With support there's always so much going on mistakes are both inevitable and forgiven. A datamonkey is comfortably isolated...until he ***** up and then he's all alone in the spotlight... Ugh!

I once confused the term M-ACCT with M-ACCOUNT in a COBOL program. This was for a data collection suite that was to run for six months. I discovered my error four months after implementation. Now, the top accounts might still have bubbled to the top, but most of the info lower down on the list would be out of order, although it wouldn't be obvious, and not likely that anyone else would be able to get deep enough into the program and know the history to figure it out.

I spent several minutes agonizing what would have to be the reveal to my boss. I'm not sure what repercussions he experienced but I ended up a few months later getting "demoted" back to my operator position on third shift. (With the union rules and the night differential, I actually ended up making more money and milking the company for another 18 months or so until I got another programming job.)
 
I mentioned this earlier in the thread.

While I was in the Navy the Captain of my ship (at the time I was stationed on a Guided Missile Cruiser, about 350 crew members) asked me to create a whitelist of approved sites; military sites, government sites, banks, colleges, etc, that could be implemented in the event the ship had to go to limited bandwidth restrictions, which happened in certain parts of the world where satellite coverage was spotty, certain weather conditions, stuff like that.

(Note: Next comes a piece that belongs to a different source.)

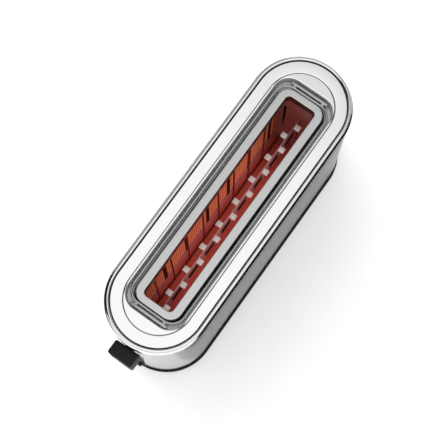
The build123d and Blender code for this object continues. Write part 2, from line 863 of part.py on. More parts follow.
def make_button(z):
    button = end_rod(button_radius, end_radius + button_proud, button_seat, z)
    cap_face = button.faces().sort_by(Axis.X)[0]
    button = fillet(cap_face.edges(), 0.6)
    return button + end_rod(button_stem_radius, button_seat, stem_end, z)


def make_button_housing():
    low = button_z[0] - button_housing_end
    high = button_z[-1] + button_housing_end
    housing = block(-housing_outer, -housing_inner, -button_housing_half, button_housing_half, low, high)
    ear_low = high - button_housing_end / 2
    for z0, z1 in ((low, low + button_housing_end / 4), (ear_low + button_housing_end / 4, high)):
        ear_reach = sqrt(inner_radius**2 - button_housing_half**2) - fit_gap
        housing += block(-ear_reach, -housing_inner, -button_housing_half, button_housing_half, z0, z1)
        housing += block(-housing_inner, -board_outer, -button_housing_half, button_housing_half, z0, z1)
    housing = at_end_angle(housing)
    for z in button_z:
        housing -= end_rod(button_stem_radius + fit_gap, housing_outer + 1, housing_inner - 1, z)
    return housing


def make_switch_board():
    low = button_z[0] - button_housing_end
    high = button_z[-1] + button_housing_end
    board = block(
        -board_outer, -(board_outer - switch_board_thick), -button_housing_half, button_housing_half, low, high
    )
    for z in button_z:
        board += block(
            -(board_outer + switch_depth), -board_outer, -switch_size / 2, switch_size / 2,
            z - switch_size / 2, z + switch_size / 2,
        )
    return at_end_angle(board)


# Control board, mains terminal and cord gland


def make_control_board():
    return block(
        -circuit_x, -(circuit_x - circuit_thick), circuit_y_low, circuit_y_high, circuit_z_low, circuit_z_high
    )


def make_board_spacers():
    places = [
        (y, z)
        for y in (circuit_y_low + 2 * spacer_radius, end_plate_half_width - 2 * spacer_radius)
        for z in (circuit_z_low + 2 * spacer_radius, circuit_z_high - 2 * spacer_radius)
    ]
    x0 = -(circuit_x - circuit_thick)
    x1 = -(end_plate_x + end_plate_sheet)
    return [rod_along_x(x0, x1, y, z, spacer_radius) for y, z in places]


def make_terminal_block():
    x0 = end_plate_x + end_plate_sheet
    y0 = terminal_y - terminal_half
    terminal = block(x0, x0 + terminal_depth, y0, terminal_y + terminal_half, terminal_low, terminal_high)
    for y in (terminal_y - terminal_half / 2, terminal_y, terminal_y + terminal_half / 2):
        low = terminal_high - terminal_screw_depth
        terminal -= rod_along_z(x0 + terminal_depth / 2, y, low, terminal_high, terminal_screw_radius)
    return terminal


def make_cord_gland():
    face = half_body
    gland = rod_along_x(face - sheet - gland_inside, face, 0, gland_z, gland_radius - fit_gap)
    gland += rod_along_x(face, face + gland_flange_thick, 0, gland_z, gland_flange)
    return gland - rod_along_x(face - 2 * gland_inside, face + gland_inside, 0, gland_z, gland_bore)


# Crumb tray


def make_crumb_tray():
    high = tray_low + tray_wall_height
    tray = block(-tray_front_x, tray_back_x, -tray_half_width, tray_half_width, tray_low, high)
    return tray - block(
        -tray_front_x + tray_sheet, tray_back_x - tray_sheet, -tray_half_width + tray_sheet, tray_half_width - tray_sheet,
        tray_low + tray_sheet, high,
    )


def make_crumb_tray_front():
    face = obround(half_run, end_radius, tray_face_low, tray_face_high)
    face &= block(
        tray_back_x, half_body + sheet, -tray_face_half_width, tray_face_half_width, tray_face_low, tray_face_high
    )
    face -= obround(half_run, end_radius - tray_face_wall, tray_face_low, tray_face_high - tray_face_wall) & block(
        tray_back_x + tray_face_wall, half_body, -tray_face_half_width, tray_face_half_width,
        tray_face_low, tray_face_high - tray_face_wall,
    )
    lip = block(
        half_body - tray_face_wall, half_body + tray_lip_reach, -tray_lip_half, tray_lip_half, tray_lip_low, tray_lip_high
    )
    lip = fillet(lip.edges().filter_by(Axis.Z).sort_by(Axis.X)[-2:], 2.0)
    return face + lip


save("base_plate", make_base_plate())
save("feet", *make_feet())
save("base_screws", *make_base_screws())
save("shell", make_shell())
save("top_cap", make_top_cap())
save("top_insert", make_top_insert())
save("slot_frame", make_slot_frame())
save("bun_rack", make_bun_rack())
save("bun_rack_legs", *make_bun_rack_legs())
save("crumb_tray", make_crumb_tray())
save("crumb_tray_front", make_crumb_tray_front())
save("bread_carriage", make_bread_carriage())
save("carriage_slider", make_slider())
save("guide_rod", rod_along_z(-rod_x, 0, base_floor_top, bracket_low + 2 * bracket_thick, rod_radius))
save("rod_bracket", make_rod_bracket())
save("lift_spring", make_lift_spring())
save("latch_magnet", make_latch_magnet())
save("latch_armature", make_latch_armature())
save("lever_arm", make_lever_arm())
save("lever_knob", make_lever_knob())
save("lever_slot_liner", make_lever_slot_liner())
save("control_strip", make_control_strip())
save("browning_dial", make_browning_dial())
save("dial_bezel", make_dial_bezel())
save("dial_shaft", make_dial_shaft())
save("dial_potentiometer", make_potentiometer())
save("potentiometer_bracket", make_pot_bracket())
save("button_housing", make_button_housing())
save("switch_board", make_switch_board())
save("control_board", make_control_board())
save("board_spacers", *make_board_spacers())
save("terminal_block", make_terminal_block())
save("cord_gland", make_cord_gland())
for name, z in zip(("stop_button", "defrost_button", "reheat_button"), button_z):
    save(name, make_button(z))
for end, sx in (("front", -1), ("rear", 1)):
    save(f"end_plate_{end}", make_end_plate(sx))
    save(f"rack_guides_{end}", *make_rack_guides(sx))
for side, sy in (("left", 1), ("right", -1)):
    save(f"reflector_{side}", make_reflector(sy))
    save(f"heater_board_{side}", make_board(sy))
    save(f"heater_ribbon_{side}", make_ribbon(sy))
    save(f"board_clips_{side}", *make_clips(sy))
    save(f"bread_guide_{side}", make_bread_guide(sy))
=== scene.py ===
from math import cos, pi, radians, sin

import bmesh
import bpy
from bmesh.types import BMEdge, BMFace, BMVert
from mathutils import Matrix, Vector


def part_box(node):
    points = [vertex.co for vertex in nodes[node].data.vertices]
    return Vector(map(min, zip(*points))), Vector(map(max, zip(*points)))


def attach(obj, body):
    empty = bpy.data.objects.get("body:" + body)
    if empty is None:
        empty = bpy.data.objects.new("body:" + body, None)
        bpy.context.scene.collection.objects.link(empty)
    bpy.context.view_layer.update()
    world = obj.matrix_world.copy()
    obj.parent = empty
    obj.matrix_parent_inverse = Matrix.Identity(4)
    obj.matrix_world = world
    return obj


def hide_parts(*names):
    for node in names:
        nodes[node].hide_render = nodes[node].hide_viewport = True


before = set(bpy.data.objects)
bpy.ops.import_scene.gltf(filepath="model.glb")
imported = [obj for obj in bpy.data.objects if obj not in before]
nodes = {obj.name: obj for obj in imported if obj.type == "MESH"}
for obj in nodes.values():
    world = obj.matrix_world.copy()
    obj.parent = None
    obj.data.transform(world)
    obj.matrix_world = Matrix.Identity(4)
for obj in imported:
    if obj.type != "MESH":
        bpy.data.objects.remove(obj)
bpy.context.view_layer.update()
shellLow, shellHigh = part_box("shell")
bodyX = (shellLow.x + shellHigh.x) * 500  # middle of the round-ended body, mm
mm = 0.001
print("frame loaded, body middle at", round(bodyX, 2), "mm")


# Shape helpers, in millimetres

weld = 0.01  # doubles closer than this are merged
level = 1e-3  # points within this of a height lie at it


def pick(geom, kind):
    return [g for g in geom if isinstance(g, kind)]


def sweepAround(bm, profile, runX, runY, steps=16, closed=True):
    # carries a profile of (distance from a corner's centre, height) round four corners
    # and the straights between them
    verts = [bm.verts.new((bodyX + runX, -runY - r, z)) for r, z in profile]
    pairs = list(zip(verts, verts[1:])) + ([(verts[-1], verts[0])] if closed else [])
    geom = verts + [bm.edges.new(pair) for pair in pairs]
    corners = [(runX, -runY), (runX, runY), (-runX, runY), (-runX, -runY)]
    for i, (x, y) in enumerate(corners):
        turned = bmesh.ops.spin(bm, geom=geom, cent=(bodyX + x, y, 0), axis=(0, 0, 1), angle=pi / 2,
                                steps=steps, use_merge=False)
        geom = turned["geom_last"]
        nextX, nextY = corners[(i + 1) % len(corners)]
        run = Vector((nextX - x, nextY - y, 0))
        if run.length > level:
            grown = bmesh.ops.extrude_edge_only(bm, edges=pick(geom, BMEdge))["geom"]
            moved = pick(grown, BMVert)
            bmesh.ops.translate(bm, vec=run, verts=moved)
            new = set(moved)
            geom = moved + [e for e in pick(grown, BMEdge) if all(v in new for v in e.verts)]
    bmesh.ops.remove_doubles(bm, verts=bm.verts, dist=weld)


def arc(cx, cz, radius, start, end, steps=5):
    # points of an arc in a profile, angles in degrees from the outward direction
    turns = [radians(start + (end - start) * i / steps) for i in range(steps + 1)]
    return [(cx + radius * cos(t), cz + radius * sin(t)) for t in turns]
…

So I build a list of .Gov, .Mil, .Edu sites, the all the financial institutes I could think of, and a couple of other essential sites.

And then accidently implemented it as a blacklist instead of a white list in the ISA Server, so the first time I turned it on it blocked all the essential sites and left the non-essential ones open.

Lucky it was literally a 15 second fix.
 
I still think my spreadsheet programme for the Amiga that couldn’t add correctly beats all those fails! We sold I think about 50,000 units of it.